Supplied information:
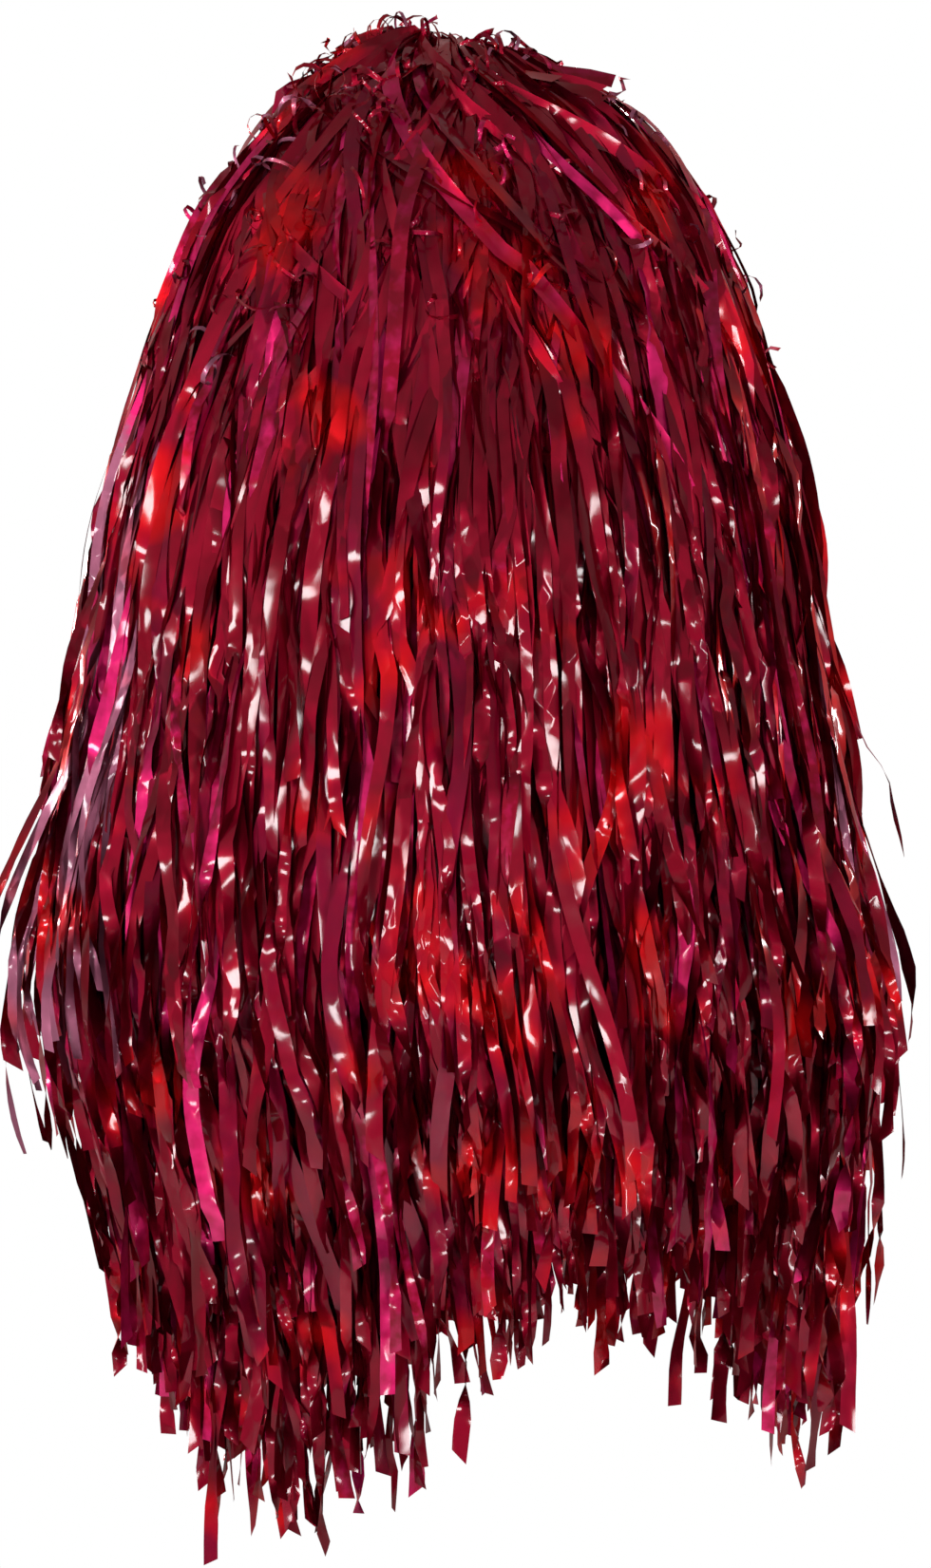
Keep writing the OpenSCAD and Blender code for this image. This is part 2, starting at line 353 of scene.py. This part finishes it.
def strip_path(depth, azimuth, length, swirl, swirl_length, drift, flare):
    """Centre line of one strip, with the directions across it and out of it at each point.

    swirl turns it round the neck and dies out over swirl_length, drift moves it sideways as it
    falls and flare moves its end outwards.
    """
    arc, radii, heights = run_at(depth)
    s = np.linspace(0, length, max(8, int(length / STEP)) + 1)
    r, z = np.interp(s, arc, radii), np.interp(s, arc, heights)
    free = ease((s - 15 * MM) / (60 * MM))
    side = waves(s, 2.4 * MM, (200 * MM, 90 * MM)) + creases(s, 1.0 * MM, 34 * MM)
    lift = waves(s, 1.6 * MM, (200 * MM, 100 * MM)) + creases(s, 1.0 * MM, 28 * MM)
    end = ease((s - 0.75 * length) / (0.25 * length))
    r = r + free * lift + flare * ease((s - 0.68 * length) / (0.32 * length)) ** 1.5
    lump = LUMP * lump_at(azimuth) * ease(s / (25 * MM)) * (1 - ease((s - 90 * MM) / (110 * MM)))
    r, z = r + 0.8 * lump, z + 0.4 * lump * (1 - ease((s - 40 * MM) / (60 * MM)))
    splay = random.normal(0, 4.0) * (2.5 if random.uniform() < 0.12 else 1.0)
    r = r + end * min(splay, 10) * MM
    a = azimuth + swirl * (1 - ease(s / swirl_length)) + drift * (s / length) ** 1.3
    a = a + end * math.radians(random.normal(0, 3.4))
    a = a + free * side / np.maximum(r, 12 * MM)
    sway = SWAY * ease((SWAY_TOP - z) / SWAY_DROP)
    z = z - crown_dip(r * np.cos(a), r) * ease(s / (25 * MM))
    points = np.stack([r * np.cos(a) + sway, r * np.sin(a), z], axis=1)
    tangent = unit(np.gradient(points, axis=0))
    radial = np.stack([np.cos(a), np.sin(a), 0.25 + 0 * a], axis=1)
    across = unit(np.cross(tangent, radial))
    return s, points, across, np.cross(across, tangent)


def curl_path(start, heading, axis, radius, length, rise):
    """A short strip that leaves start along heading and rolls up about axis."""
    s = np.linspace(0, length, max(8, int(length / (2.2 * MM))) + 1)
    turn = np.cumsum(np.full_like(s, s[1] / radius)) * (0.35 + 0.9 * s / length)
    heading = unit(heading - axis * np.dot(heading, axis))
    other = np.cross(axis, heading)
    tangent = np.cos(turn)[:, None] * heading + np.sin(turn)[:, None] * other + rise * axis
    tangent = unit(tangent)
    points = start + np.concatenate([[np.zeros(3)], np.cumsum(tangent[:-1] * s[1], axis=0)])
    across = unit(np.tile(axis, (len(s), 1)) - tangent * (tangent @ axis)[:, None])
    return s, points, across, np.cross(across, tangent)


class Ribbons:
    """Collects strips and turns them into one mesh, three points across each strip.

    width is the sum of the strips' widths, as they lie side by side before they are gathered.
    """

    def __init__(self):
        self.points, self.faces, self.uvs, self.tints = [], [], [], []
        self.count = 0
        self.width = self.area = 0.0

    def add(self, s, centre, across, outward, width, twist, curl, tint):
        face = np.cos(twist)[:, None] * across + np.sin(twist)[:, None] * outward
        normal = np.cos(twist)[:, None] * outward - np.sin(twist)[:, None] * across
        middle = centre + normal * (curl * width)[:, None]
        rows = np.stack([centre - face * width / 2, middle, centre + face * width / 2], axis=1)
        # The end is cut at a slant
        slant = unit(centre[-1] - centre[-2]) * width * cuts.uniform(-CUT_SLANT, CUT_SLANT)
        rows[-1, 0] -= slant
        rows[-1, 2] += slant
        n = len(s)
        at = self.count + 3 * np.arange(n - 1)
        for column in (0, 1):
            a = at + column
            self.faces.append(np.stack([a, a + 1, a + 4, a + 3], axis=1))
        shift = random.uniform(0, 50, 2)
        u = np.tile([0.0, 0.5, 1.0], n) + shift[0]
        v = np.repeat(s / width, 3) + shift[1]
        self.points.append(rows.reshape(-1, 3))
        self.uvs.append(np.stack([u, v], axis=1))
        self.tints.append(np.repeat(np.broadcast_to(tint, n), 3))
        self.count += 3 * n
        self.width += width
        self.area += width * s[-1]

    def build(self, name, material):
        points = np.concatenate(self.points)
        faces = np.concatenate(self.faces)
        mesh = bpy.data.meshes.new(name)
        mesh.vertices.add(len(points))
        mesh.vertices.foreach_set("co", points.astype(np.float32).ravel())
        mesh.loops.add(4 * len(faces))
        mesh.loops.foreach_set("vertex_index", faces.astype(np.int32).ravel())
        mesh.polygons.add(len(faces))
        mesh.polygons.foreach_set("loop_start", np.arange(0, 4 * len(faces), 4, dtype=np.int32))
        mesh.polygons.foreach_set("use_smooth", np.ones(len(faces), bool))
        uv = mesh.uv_layers.new(name="strip")
        loops = np.concatenate(self.uvs)[faces.ravel()]
        uv.data.foreach_set("uv", loops.astype(np.float32).ravel())
        tint = mesh.attributes.new("tint", "FLOAT", "POINT")
        tint.data.foreach_set("value", np.concatenate(self.tints).astype(np.float32))
        mesh.materials.append(material)
        mesh.update()
        mesh.validate()
        piece = bpy.data.objects.new(name, mesh)
        bpy.context.collection.objects.link(piece)
        return piece


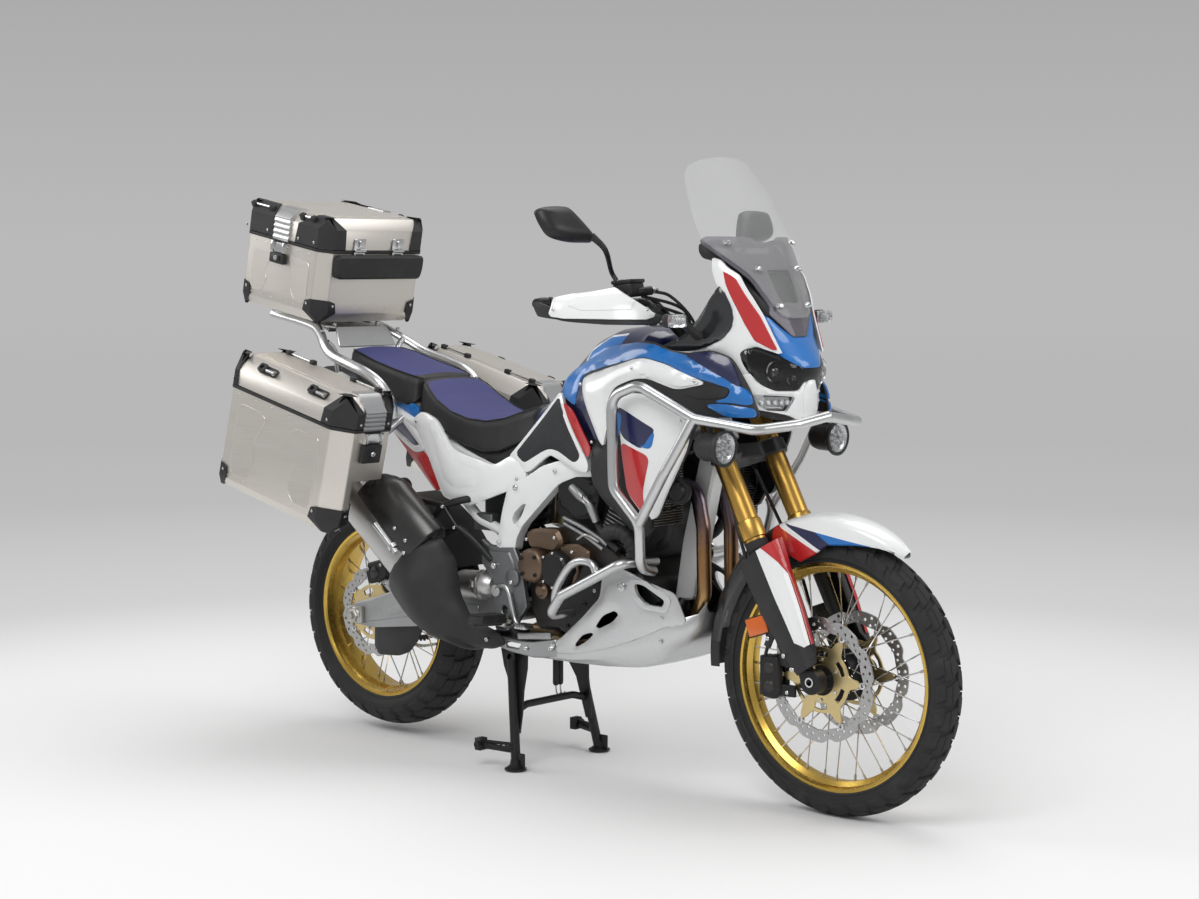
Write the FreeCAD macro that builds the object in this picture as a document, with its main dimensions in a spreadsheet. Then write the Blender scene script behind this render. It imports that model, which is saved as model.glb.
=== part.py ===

Exercise details: Extract each entry in full, exactly as given.

Result:
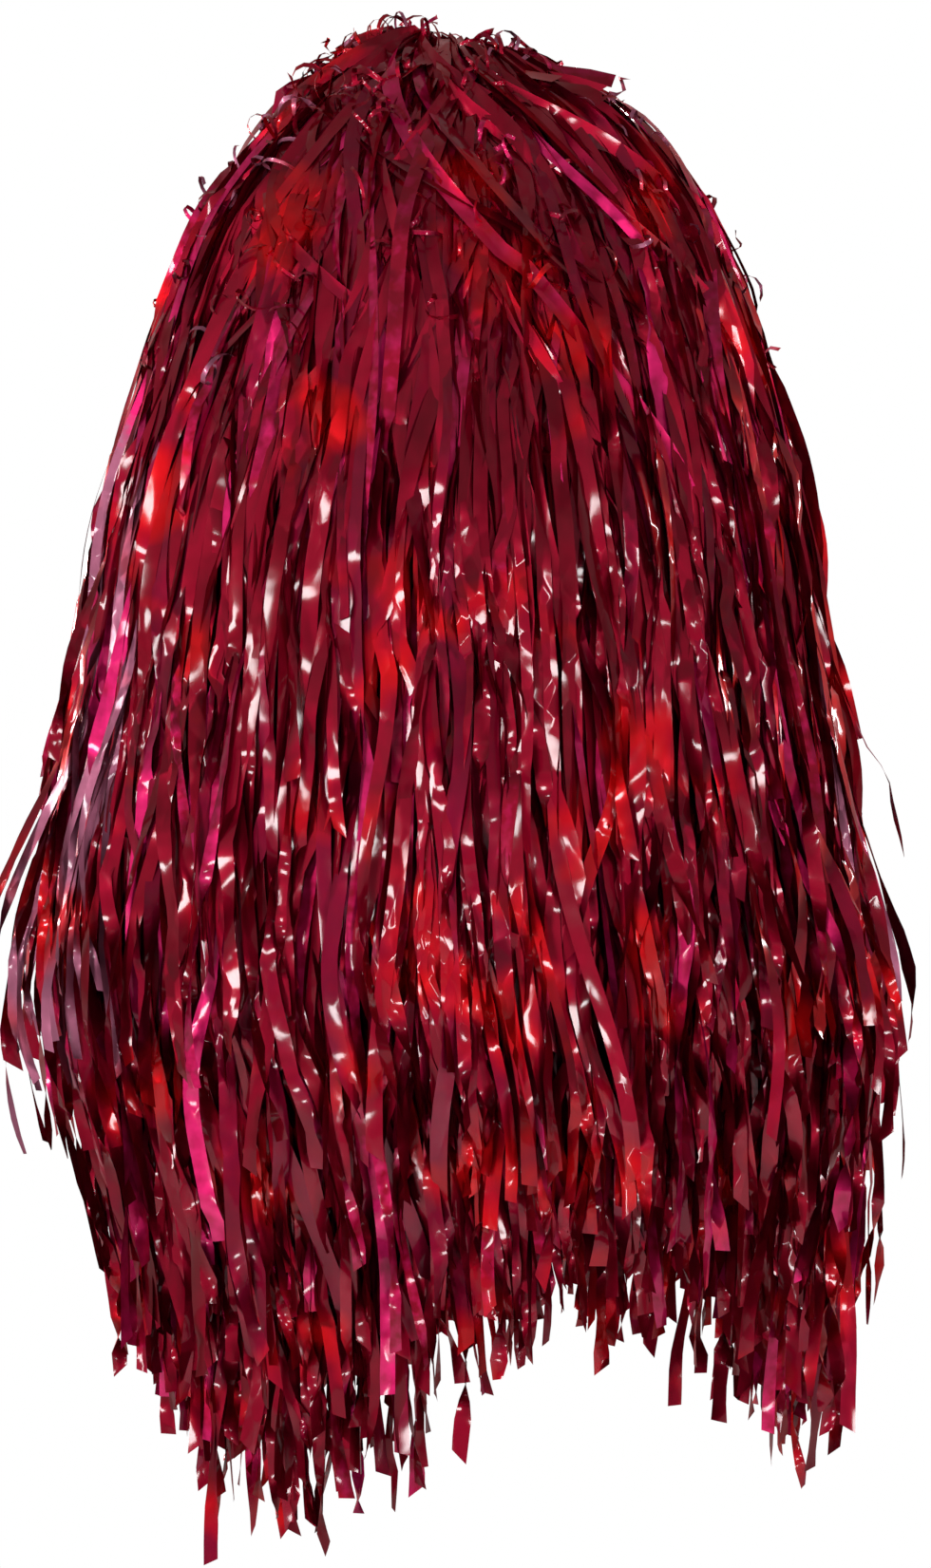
Keep writing the OpenSCAD and Blender code for this image. This is part 2, starting at line 353 of scene.py. This part finishes it.
def strip_path(depth, azimuth, length, swirl, swirl_length, drift, flare):
    """Centre line of one strip, with the directions across it and out of it at each point.

    swirl turns it round the neck and dies out over swirl_length, drift moves it sideways as it
    falls and flare moves its end outwards.
    """
    arc, radii, heights = run_at(depth)
    s = np.linspace(0, length, max(8, int(length / STEP)) + 1)
    r, z = np.interp(s, arc, radii), np.interp(s, arc, heights)
    free = ease((s - 15 * MM) / (60 * MM))
    side = waves(s, 2.4 * MM, (200 * MM, 90 * MM)) + creases(s, 1.0 * MM, 34 * MM)
    lift = waves(s, 1.6 * MM, (200 * MM, 100 * MM)) + creases(s, 1.0 * MM, 28 * MM)
    end = ease((s - 0.75 * length) / (0.25 * length))
    r = r + free * lift + flare * ease((s - 0.68 * length) / (0.32 * length)) ** 1.5
    lump = LUMP * lump_at(azimuth) * ease(s / (25 * MM)) * (1 - ease((s - 90 * MM) / (110 * MM)))
    r, z = r + 0.8 * lump, z + 0.4 * lump * (1 - ease((s - 40 * MM) / (60 * MM)))
    splay = random.normal(0, 4.0) * (2.5 if random.uniform() < 0.12 else 1.0)
    r = r + end * min(splay, 10) * MM
    a = azimuth + swirl * (1 - ease(s / swirl_length)) + drift * (s / length) ** 1.3
    a = a + end * math.radians(random.normal(0, 3.4))
    a = a + free * side / np.maximum(r, 12 * MM)
    sway = SWAY * ease((SWAY_TOP - z) / SWAY_DROP)
    z = z - crown_dip(r * np.cos(a), r) * ease(s / (25 * MM))
    points = np.stack([r * np.cos(a) + sway, r * np.sin(a), z], axis=1)
    tangent = unit(np.gradient(points, axis=0))
    radial = np.stack([np.cos(a), np.sin(a), 0.25 + 0 * a], axis=1)
    across = unit(np.cross(tangent, radial))
    return s, points, across, np.cross(across, tangent)


def curl_path(start, heading, axis, radius, length, rise):
    """A short strip that leaves start along heading and rolls up about axis."""
    s = np.linspace(0, length, max(8, int(length / (2.2 * MM))) + 1)
    turn = np.cumsum(np.full_like(s, s[1] / radius)) * (0.35 + 0.9 * s / length)
    heading = unit(heading - axis * np.dot(heading, axis))
    other = np.cross(axis, heading)
    tangent = np.cos(turn)[:, None] * heading + np.sin(turn)[:, None] * other + rise * axis
    tangent = unit(tangent)
    points = start + np.concatenate([[np.zeros(3)], np.cumsum(tangent[:-1] * s[1], axis=0)])
    across = unit(np.tile(axis, (len(s), 1)) - tangent * (tangent @ axis)[:, None])
    return s, points, across, np.cross(across, tangent)


class Ribbons:
    """Collects strips and turns them into one mesh, three points across each strip.

    width is the sum of the strips' widths, as they lie side by side before they are gathered.
    """

    def __init__(self):
        self.points, self.faces, self.uvs, self.tints = [], [], [], []
        self.count = 0
        self.width = self.area = 0.0

    def add(self, s, centre, across, outward, width, twist, curl, tint):
        face = np.cos(twist)[:, None] * across + np.sin(twist)[:, None] * outward
        normal = np.cos(twist)[:, None] * outward - np.sin(twist)[:, None] * across
        middle = centre + normal * (curl * width)[:, None]
        rows = np.stack([centre - face * width / 2, middle, centre + face * width / 2], axis=1)
        # The end is cut at a slant
        slant = unit(centre[-1] - centre[-2]) * width * cuts.uniform(-CUT_SLANT, CUT_SLANT)
        rows[-1, 0] -= slant
        rows[-1, 2] += slant
        n = len(s)
        at = self.count + 3 * np.arange(n - 1)
        for column in (0, 1):
            a = at + column
            self.faces.append(np.stack([a, a + 1, a + 4, a + 3], axis=1))
        shift = random.uniform(0, 50, 2)
        u = np.tile([0.0, 0.5, 1.0], n) + shift[0]
        v = np.repeat(s / width, 3) + shift[1]
        self.points.append(rows.reshape(-1, 3))
        self.uvs.append(np.stack([u, v], axis=1))
        self.tints.append(np.repeat(np.broadcast_to(tint, n), 3))
        self.count += 3 * n
        self.width += width
        self.area += width * s[-1]

    def build(self, name, material):
        points = np.concatenate(self.points)
        faces = np.concatenate(self.faces)
        mesh = bpy.data.meshes.new(name)
        mesh.vertices.add(len(points))
        mesh.vertices.foreach_set("co", points.astype(np.float32).ravel())
        mesh.loops.add(4 * len(faces))
        mesh.loops.foreach_set("vertex_index", faces.astype(np.int32).ravel())
        mesh.polygons.add(len(faces))
        mesh.polygons.foreach_set("loop_start", np.arange(0, 4 * len(faces), 4, dtype=np.int32))
        mesh.polygons.foreach_set("use_smooth", np.ones(len(faces), bool))
        uv = mesh.uv_layers.new(name="strip")
        loops = np.concatenate(self.uvs)[faces.ravel()]
        uv.data.foreach_set("uv", loops.astype(np.float32).ravel())
        tint = mesh.attributes.new("tint", "FLOAT", "POINT")
        tint.data.foreach_set("value", np.concatenate(self.tints).astype(np.float32))
        mesh.materials.append(material)
        mesh.update()
        mesh.validate()
        piece = bpy.data.objects.new(name, mesh)
        bpy.context.collection.objects.link(piece)
        return piece


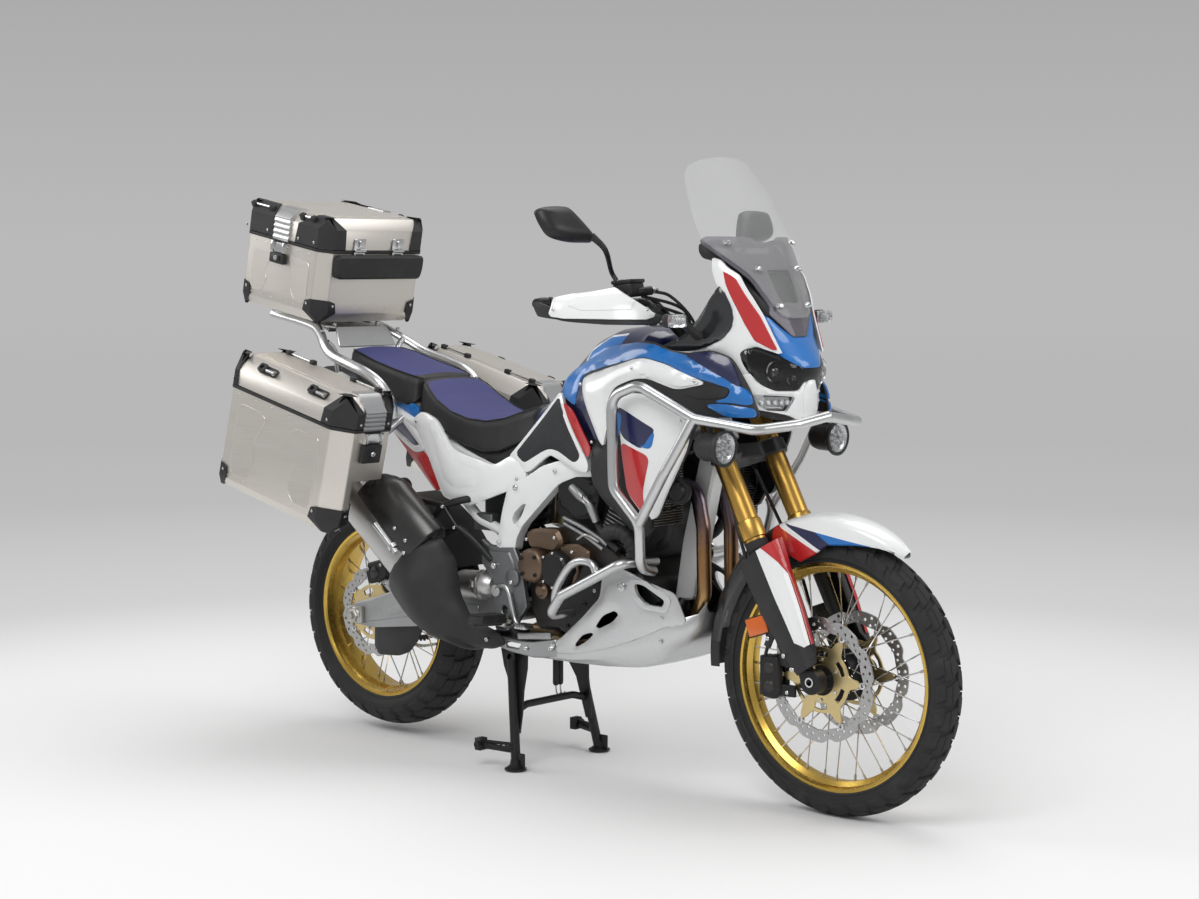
Write the FreeCAD macro that builds the object in this picture as a document, with its main dimensions in a spreadsheet. Then write the Blender scene script behind this render. It imports that model, which is saved as model.glb.
=== part.py ===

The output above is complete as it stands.